Similarly, Narottam Aryal, Executive Director of King’s College and advisor for the fellowship programme shared the current scenario of primary education in Nepal. “Education in Nepal is still at a nascent stage. Though the school-enrolment rate at primary levels is good, the drop-out rate is very high and only small portion of the students complete the secondary education,” he said. He further mentioned the main problem of education lies in the lack of proper teacher, and expressed confidence that the fellowship will contribute to fill the void.

Likewise, Ms. Malvika Subba, Goodwill Ambassador of UWS said that the fellowship can play a major role in contributing to better education system of rural areas in Nepal. She also shared few points on female empowerment by educating young female children.

Application opens for UWS teaching fellowship

The application has been called for the UWS teaching fellowship starting today itself. Any Nepali citizen with minimum intermediate’s degree can apply to the fellowship programme.

The applicants would be invited to go through series of interviews and an interaction process, from which ten young fellows would be selected to begin the fellowship journey.

The selected fellows will be trained in child-friendly teaching methods, online and experimental methods, and technical and vocational life skills methods so as to improve classroom management and how to create a culture of interest based learning.

The training is divided into two categories on which pre-service training will last 1 month residential for the development of communication and leadership skills and in-service training will last throughout the fellowship period.

In a nutshell, the programme is a life-changing opportunity for the youths.
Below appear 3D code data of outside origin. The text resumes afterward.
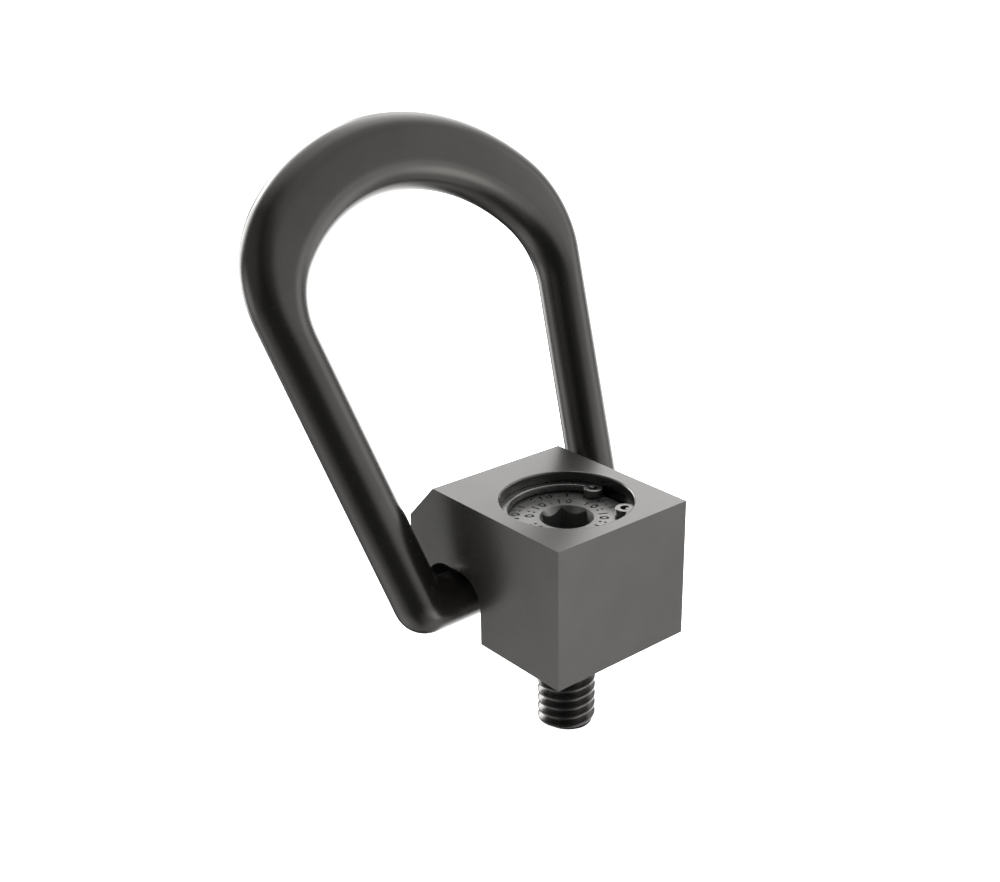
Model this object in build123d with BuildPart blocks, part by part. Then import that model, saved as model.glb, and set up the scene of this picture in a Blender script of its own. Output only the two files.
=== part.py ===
from build123d import *
from math import cos, radians, sin, sqrt
import os

os.makedirs("parts", exist_ok=True)

# The hoist ring bolts down on a load through one screw. Its body swivels on the bushing that the screw
# clamps, and the lifting loop pivots in a channel across the rear of the body.
# Origin: screw axis on the load's surface. +Z up, +X away from the loop, Y along the loop's pivot.

# Clearances
rattle = 0.15  # free play above and below each moving face
running_gap = 0.06  # radial, bushing in the body's bore

# Swivel body
body_width = 22.2
body_top = 19.6
front_x = 10.8
top_rear_x = -14.15
rear_x = -19.5
rear_chamfer_drop = 5.6

# Channel across the body for the loop's bar
channel_front_x = -4.6
channel_rear_x = -16.25
channel_ceiling = 9.25
channel_front_round = 4.1
channel_rear_round = 4.6
mouth_width = 7.25
hook_top = 1.65
hook_round = 2.0

# Pocket above the screw head
pocket_radius = 8.75
pocket_floor = 11.25
pocket_rim_round = 0.25
groove_radius = 9.4
groove_floor = 17.1
groove_height = 1.1

# Flanged bushing
sleeve_radius = 5.56
bushing_bore_radius = 4.1
flange_radius = 8.5
flange_underside = pocket_floor + rattle
flange_height = 1.4

# Flange screw, 5/16-18 UNC
screw_radius = 3.969
thread_reach = 13.7
thread_tip_chamfer = 0.45
neck_radius = 3.3
neck_length = 1.6
head_radius = 8.4
head_underside = flange_underside + flange_height
head_height = 4.2
head_chamfer = 0.25
hex_across_flats = 6.0
hex_depth = 4.4
hex_lead_in_radius = 3.55
hex_lead_in_foot_radius = 2.95
hex_lead_in_depth = 1.0
hex_drill_depth = 0.7

# Retaining ring
ring_radius = 9.37
ring_band = 1.7
ring_thickness = 1.0
ring_floor = groove_floor + (groove_height - ring_thickness) / 2
ring_gap_centre = 80.5
ring_lug_spread = 59.0
lug_centre_radius = 7.6
lug_radius = 1.3
lug_hole_radius = 0.6

# Lifting loop, a closed teardrop forged from round bar, flat on its widened crown
pivot_x = -10.22
pivot_z = 5.08
loop_tilt = 26.0  # degrees the stored loop leans back from upright
bar_radius = 3.45
loop_edge_round = bar_radius - 0.06
arm_foot = 16.4  # half the spacing of the arm centre lines at the pivot
arm_lean = 9.85  # degrees each arm leans outward
elbow_outer_round = 4.5
elbow_inner_round = 1.6
outer_top = 62.2
outer_crown_radius = 27.8
outer_shoulder_radius = 13.9
inner_top = 58.25
inner_crown_radius = 25.7
inner_shoulder_radius = 14.4


def teardrop(grow, top, crown_radius, shoulder_radius, elbow_round):
    # Closed outline that stands `grow` outside a centre line of bar, arms, shoulder arcs and crown arc
    along = Vector(sin(radians(arm_lean)), cos(radians(arm_lean)))
    across = Vector(along.Y, -along.X)
    crown = Vector(0, top - crown_radius)
    # The shoulder arc touches the arm and the crown arc, so its centre is the gap of the radii from the crown's
    start = Vector(arm_foot, 0) - across * shoulder_radius - crown
    slide = sqrt(start.dot(along) ** 2 - start.dot(start) + (crown_radius - shoulder_radius) ** 2)
    shoulder = crown + start + along * (slide - start.dot(along))
    join = (shoulder - crown).normalized()
    rise = grow * (along.X - 1) / along.Y
    foot = Vector(arm_foot, 0) + across * grow + along * rise
    arm_end = shoulder + across * (shoulder_radius + grow)
    shoulder_end = shoulder + join * (shoulder_radius + grow)
    with BuildSketch() as outline:
        with BuildLine():
            Line((0, -grow), foot)
            Line(foot, arm_end)
            TangentArc(arm_end, shoulder_end, tangent=along)
            TangentArc(shoulder_end, (0, top + grow), tangent=(-join.Y, join.X))
            mirror(about=Plane.YZ)
        make_face()
        feet = outline.vertices().filter_by(lambda v: abs(v.Y + grow) < 0.01 and abs(v.X) > arm_foot / 2)
        fillet(feet, radius=elbow_round)
    return outline.sketch


def ring_ends(distance):
    # One point towards each end of the open retaining ring, at a distance from its centre
    spread = (ring_gap_centre - ring_lug_spread / 2, ring_gap_centre + ring_lug_spread / 2)
    return [Vector(distance, 0).rotate(Axis.Z, angle) for angle in spread]


# swivel_body: block with the pocket, the bore and the loop's channel
with BuildPart() as swivel_body:
    with BuildSketch(Plane.XZ):
        with BuildLine():
            Polyline(
                (front_x, rattle),
                (front_x, body_top),
                (top_rear_x, body_top),
                (rear_x, body_top - rear_chamfer_drop),
                (rear_x, rattle),
                close=True,
            )
        make_face()
    extrude(amount=body_width / 2, both=True)
    # J-shaped channel, open underneath through the mouth in front of the rear hook
    with BuildSketch(Plane.XZ) as channel:
        with BuildLine():
            Polyline(
                (channel_front_x, -1),
                (channel_front_x, channel_ceiling),
                (channel_rear_x, channel_ceiling),
                (channel_rear_x, hook_top),
                (channel_front_x - mouth_width, hook_top),
                (channel_front_x - mouth_width, -1),
                close=True,
            )
        make_face()
        upper = channel.vertices().group_by(Axis.Y)[-1].sort_by(Axis.X)
        fillet(upper[-1], radius=channel_front_round)
        rear = channel.vertices().group_by(Axis.X)[0].sort_by(Axis.Y)
        fillet(rear[-1], radius=channel_rear_round)
        fillet(rear[0], radius=hook_round)
    extrude(amount=body_width, both=True, mode=Mode.SUBTRACT)
    # Pocket, retaining ring groove and bushing bore on the screw axis
    with BuildSketch(Plane.XY.offset(pocket_floor)):
        Circle(pocket_radius)
    extrude(amount=body_top, mode=Mode.SUBTRACT)
    rim = swivel_body.edges().filter_by(GeomType.CIRCLE).group_by(Axis.Z)[-1]
    fillet(rim, radius=pocket_rim_round)
    with BuildSketch(Plane.XY.offset(groove_floor)):
        Circle(groove_radius)
    extrude(amount=groove_height, mode=Mode.SUBTRACT)
    with BuildSketch(Plane.XY):
        Circle(sleeve_radius + running_gap)
    extrude(amount=body_top, mode=Mode.SUBTRACT)

# bushing: sleeve that the body turns on, with the flange that carries the lift
with BuildPart() as bushing:
    with BuildSketch(Plane.XY):
        Circle(sleeve_radius)
    extrude(amount=flange_underside + flange_height)
    with BuildSketch(Plane.XY.offset(flange_underside)):
        Circle(flange_radius)
    extrude(amount=flange_height)
    with BuildSketch(Plane.XY):
        Circle(bushing_bore_radius)
    extrude(amount=head_underside, mode=Mode.SUBTRACT)

# flange_screw: wide flat head with a hex socket, and the thread that enters the load
with BuildPart() as flange_screw:
    with BuildSketch(Plane.XY.offset(-thread_reach)):
        Circle(screw_radius)
    extrude(amount=thread_reach + head_underside)
    chamfer(flange_screw.edges().sort_by(Axis.Z)[0], length=thread_tip_chamfer)
    with BuildSketch(Plane.XY):
        Circle(screw_radius + 1)
        Circle(neck_radius, mode=Mode.SUBTRACT)
    extrude(amount=neck_length, mode=Mode.SUBTRACT)
    with BuildSketch(Plane.XY.offset(head_underside)):
        Circle(head_radius)
    extrude(amount=head_height)
    head_rims = flange_screw.edges().filter_by(GeomType.CIRCLE).sort_by(SortBy.RADIUS)[-2:]
    chamfer(head_rims, length=head_chamfer)
    head_top = Plane.XY.offset(head_underside + head_height)
    with BuildSketch(head_top):
        RegularPolygon(hex_across_flats / 2, 6, major_radius=False, rotation=30)
    extrude(amount=-hex_depth, mode=Mode.SUBTRACT)
    # Countersunk lead-in at the mouth and the drill point below the hexagon
    with BuildSketch(Plane.XZ):
        with BuildLine():
            Polyline(
                (0, head_top.origin.Z),
                (hex_lead_in_radius, head_top.origin.Z),
                (hex_lead_in_foot_radius, head_top.origin.Z - hex_lead_in_depth),
                (0, head_top.origin.Z - hex_lead_in_depth),
                close=True,
            )
        make_face()
    revolve(axis=Axis.Z, mode=Mode.SUBTRACT)
    with BuildSketch(Plane.XZ):
        with BuildLine():
            Polyline(
                (0, head_top.origin.Z - hex_depth + 0.1),
                (hex_across_flats / 2, head_top.origin.Z - hex_depth + 0.1),
                (hex_across_flats / 2, head_top.origin.Z - hex_depth),
                (0, head_top.origin.Z - hex_depth - hex_drill_depth),
                close=True,
            )
        make_face()
    revolve(axis=Axis.Z, mode=Mode.SUBTRACT)

# retaining_ring: open spring ring in the groove, with a plier lug at each end
with BuildPart() as retaining_ring:
    with BuildSketch(Plane.XY.offset(ring_floor)):
        Circle(ring_radius)
        Circle(ring_radius - ring_band, mode=Mode.SUBTRACT)
        Polygon((0, 0), *ring_ends(2 * ring_radius), align=None, mode=Mode.SUBTRACT)
        with Locations(*ring_ends(lug_centre_radius)):
            Circle(lug_radius)
        with Locations(*ring_ends(lug_centre_radius)):
            Circle(lug_hole_radius, mode=Mode.SUBTRACT)
    extrude(amount=ring_thickness)

# lifting_loop: forged teardrop, full round on its bar and arms
loop_plane = Plane(
    origin=(pivot_x, 0, pivot_z),
    x_dir=(0, 1, 0),
    z_dir=(cos(radians(loop_tilt)), 0, sin(radians(loop_tilt))),
)
outer_outline = teardrop(bar_radius, outer_top, outer_crown_radius, outer_shoulder_radius, elbow_outer_round)
inner_outline = teardrop(-bar_radius, inner_top, inner_crown_radius, inner_shoulder_radius, elbow_inner_round)
with BuildPart() as lifting_loop:
    with BuildSketch(loop_plane):
        add(outer_outline)
        add(inner_outline, mode=Mode.SUBTRACT)
    extrude(amount=bar_radius, both=True)
    flats = lifting_loop.faces().filter_by(Axis((0, 0, 0), loop_plane.z_dir))
    fillet(flats.edges(), radius=loop_edge_round)

pieces = {
    "swivel_body": swivel_body,
    "bushing": bushing,
    "flange_screw": flange_screw,
    "retaining_ring": retaining_ring,
    "lifting_loop": lifting_loop,
}
for name, piece in pieces.items():
    piece.part.label = name
    export_step(piece.part, f"parts/{name}.step")
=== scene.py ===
from math import cos, pi, radians, sin, sqrt

import bpy
import numpy as np
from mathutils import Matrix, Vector


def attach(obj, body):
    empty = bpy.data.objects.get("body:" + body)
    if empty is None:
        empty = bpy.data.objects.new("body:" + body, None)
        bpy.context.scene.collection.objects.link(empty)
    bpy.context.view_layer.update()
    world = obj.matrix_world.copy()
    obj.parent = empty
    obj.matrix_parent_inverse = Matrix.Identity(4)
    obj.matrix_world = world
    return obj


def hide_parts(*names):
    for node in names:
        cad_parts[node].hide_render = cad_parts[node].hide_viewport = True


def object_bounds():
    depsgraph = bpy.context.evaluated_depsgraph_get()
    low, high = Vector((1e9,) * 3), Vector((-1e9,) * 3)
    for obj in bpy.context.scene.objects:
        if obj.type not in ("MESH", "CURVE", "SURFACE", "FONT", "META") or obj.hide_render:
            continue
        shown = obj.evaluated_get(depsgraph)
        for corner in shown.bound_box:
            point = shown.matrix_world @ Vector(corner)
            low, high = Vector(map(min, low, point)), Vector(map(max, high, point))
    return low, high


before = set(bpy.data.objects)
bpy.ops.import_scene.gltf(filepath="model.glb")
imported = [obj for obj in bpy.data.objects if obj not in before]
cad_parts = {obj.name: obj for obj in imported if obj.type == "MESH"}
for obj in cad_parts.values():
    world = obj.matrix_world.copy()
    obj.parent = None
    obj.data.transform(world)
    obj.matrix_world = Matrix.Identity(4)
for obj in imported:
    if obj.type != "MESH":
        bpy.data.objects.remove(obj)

cadLow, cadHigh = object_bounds()
mm = 0.001
print("frame loaded:", ", ".join(sorted(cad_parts)))


def linearColour(hexText):
    # sRGB hex to linear red, green, blue, alpha
    part = np.array([int(hexText[i:i + 2], 16) for i in (1, 3, 5)]) / 255
    part = np.where(part <= 0.04045, part / 12.92, ((part + 0.055) / 1.055) ** 2.4)
    return (*part.tolist(), 1.0)


def addNode(tree, kind, links, **settings):
    # one node: attributes by name, inputs by socket name or number, as a value or as another node's output
    node = tree.nodes.new(kind)
    for key, value in settings.items():
        setattr(node, key, value)
    for socket, value in links.items():
        if isinstance(value, bpy.types.NodeSocket):
            tree.links.new(value, node.inputs[socket])
        else:
            node.inputs[socket].default_value = value
    return node


def gridMesh(name, points, firstPole=None, lastPole=None, wrapRows=False, flip=False, sharpAngle=32):
    # points[row, column] in mm, closed round the columns; a pole closes the first or last row with a fan,
    # and wrapRows joins the last row to the first
    rows, columns = points.shape[:2]
    index = np.arange(rows * columns).reshape(rows, columns)
    near = index if wrapRows else index[:-1]
    far = np.roll(index, -1, 0) if wrapRows else index[1:]
    quads = np.stack([near, np.roll(near, -1, 1), np.roll(far, -1, 1), far], -1).reshape(-1, 4)
    corners = points.reshape(-1, 3)
    fans = []
    for pole, row, back in ((firstPole, index[0], True), (lastPole, index[-1], False)):
        if pole is None:
            continue
        tip = np.full(columns, len(corners))
        corners = np.vstack([corners, pole])
        edge = np.stack([row, np.roll(row, -1)], -1)
        edge = edge[:, ::-1] if back else edge
        fans.append(np.column_stack([edge, tip]))
    faces = [side[:, ::-1] if flip else side for side in [quads, *fans]]
    mesh = bpy.data.meshes.new(name)
    mesh.from_pydata((corners * mm).tolist(), [], [face for side in faces for face in side.tolist()])
    mesh.update()
    mesh.shade_smooth()
    mesh.set_sharp_from_angle(angle=radians(sharpAngle))
    piece = bpy.data.objects.new(name, mesh)
    bpy.context.scene.collection.objects.link(piece)
    return piece


def softMin(a, b, blend):
    # the lower of two heights, with the corner between them rounded over `blend`
    gap = np.clip(0.5 + 0.5 * (b - a) / blend, 0, 1)
    return b + (a - b) * gap - blend * gap * (1 - gap)


loopShape = {
    "pivot": (-10.22, 0, 5.08),
    "tiltDegrees": 26.0,
    "barRadius": 3.447,
    "armFoot": 16.4,
    "armLean": 9.85,
    "outer": {"top": 62.2, "crown": 27.8, "shoulder": 13.9, "elbow": 1.05},
    "inner": {"top": 58.25, "crown": 25.7, "shoulder": 14.4, "elbow": 5.05},
    "flatBlend": 0.12,
    "stations": {"foot": 24, "elbow": 26, "arm": 40, "crown": 150},
    "columns": 80,
}


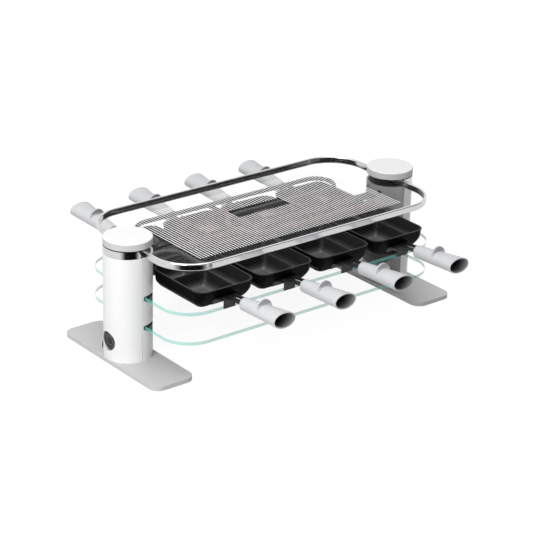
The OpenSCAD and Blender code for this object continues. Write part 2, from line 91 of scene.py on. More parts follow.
class RacletteColours(bpy.types.PropertyGroup):
    white_shell: colour("White shell", "Glossy moulded plastic of the columns and caps", "f2f2f2")
    grey_paint: colour("Grey paint", "Paint on the foot plates", "cbcbcc")
    # Painted shade: the right column's inner shell is the white plastic of the left one, greyed for
    # the shade it stands in
    painted_shade_shell: colour("Grey shell", "Inner half shell of the right column", "989899")
    black_core: colour("Black core", "Heat resistant plastic inside a column", "131314")
    chrome: colour("Chrome", "Polished plating of the band and the trim rings", "d9d9da")
    glass_face: colour("Glass face", "Tint of a glass plate seen through its face", "e9f1ef")
    glass_edge: colour("Glass edge", "Tint of a shelf seen through its edge", "68cfbf")
    plate_edge: colour("Plate edge", "Tint of the cooking plate seen through its edge", "1c2a28")
    print_white: colour("Print", "Fired enamel of the printed lines", "fdfdfc")
    element: colour("Element", "Heat tinted steel of the element", "5a5857")
    rail: colour("Rail", "Heat darkened steel of rail and crossbars", "242322")
    zinc: colour("Zinc", "Plating of screws and terminals", "9fa0a2")
    cap_side: colour("Cap side", "Satin side of the caps", "cacacb")
    non_stick: colour("Non-stick", "Coating inside the pans", "1a1a1b")
    # Painted sheen: a lighter grey for the light that the pans' floors reflect
    floor_sheen: colour("Pan floor", "Smoothed coating on the floors of the pans", "626264")
    lacquer: colour("Lacquer", "Lacquer on the outside of the pans", "0a0a0b")
    # Partly the coating rubbed thin, partly a painted glint along the rim and ridge tops
    rubbed: colour("Rubbed rim", "Coating rubbed thin along rims and ridges", "414143")
    bracket: colour("Bracket", "Coating of the pan brackets", "1d1d1e")
    handle: colour("Handle", "Satin plastic of the pan handles", "cecfd1")
    # Painted shade on the faces of a handle's finger guard
    guard: colour("Guard", "Grey of a handle's finger guard", "a6a6aa")
    # Painted shade inside a hollow handle, mid grey at its mouth and near black deeper in
    bore: colour("Bore", "Inside of a hollow handle near its mouth", "929295")
    deep_bore: colour("Deep bore", "Inside of a hollow handle far from its mouth", "1f1f20")
    switch: colour("Switch", "Black plastic of the switch", "0e0e0f")
    groove: colour("Groove", "Light that the switch's turned grooves catch", "77777a")
    pad: colour("Pads", "Rubber under the foot plates", "2c2c2c")
    grommet: colour("Grommet", "Rubber of the cord's grommet", "1c1c1c")
    ivory: colour("Ivory", "Terminal block and fuse", "d8d0b4")
    sleeve: colour("Sleeve", "Silicone sleeve of the wires", "7d2f28")
    floor: colour("Floor", "Floor under the grill", "fafafa")


class RaclettePrint(bpy.types.PropertyGroup):
    pitch: length("Pitch", "Distance between two printed lines", 4.8)
    line: length("Line width", "Width of a printed line", 1.5)
    film: length("Film", "Thickness of the fired enamel", 0.04)
    half_span: length("Half span", "Distance from the middle to the outermost line", 178)
    half_depth: length("Half depth", "Distance from the middle to a line's end", 88)
    window_half: length("Window half width", "Half the width of the clear window", 46)
    window_front: length("Window front", "Front edge of the clear window", 0)
    window_back: length("Window back", "Back edge of the clear window", 27)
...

The fellows would head to the schools in Sankhuwasabha by mid-August.

How will the fellows work to transform education in the rural schools?

Each fellow will be assigned a classroom in one of UWS’s schools and charged to give their students the access and exposure they need to reach their personal, long-term visions in child-centric approach. Throughout the fellowship, the young teachers would work on various UWS commitments in and beyond their full-time role as the leading a classroom where they establish a culture of interest driven education among children and life-skills of rural children.

The fellows will be facilitating a lot of outdoor learnings in the students, and try to make education more practical.

With the quality infrastructures, resources, and teachers, the programme seeks to contribute to change the face of education in rural villages of Nepal.

United World Schools (UWS) is a UK-based charity providing the opportunity to read, write and count to those children who have been denied access to education in Cambodia, Myanmar, and Nepal.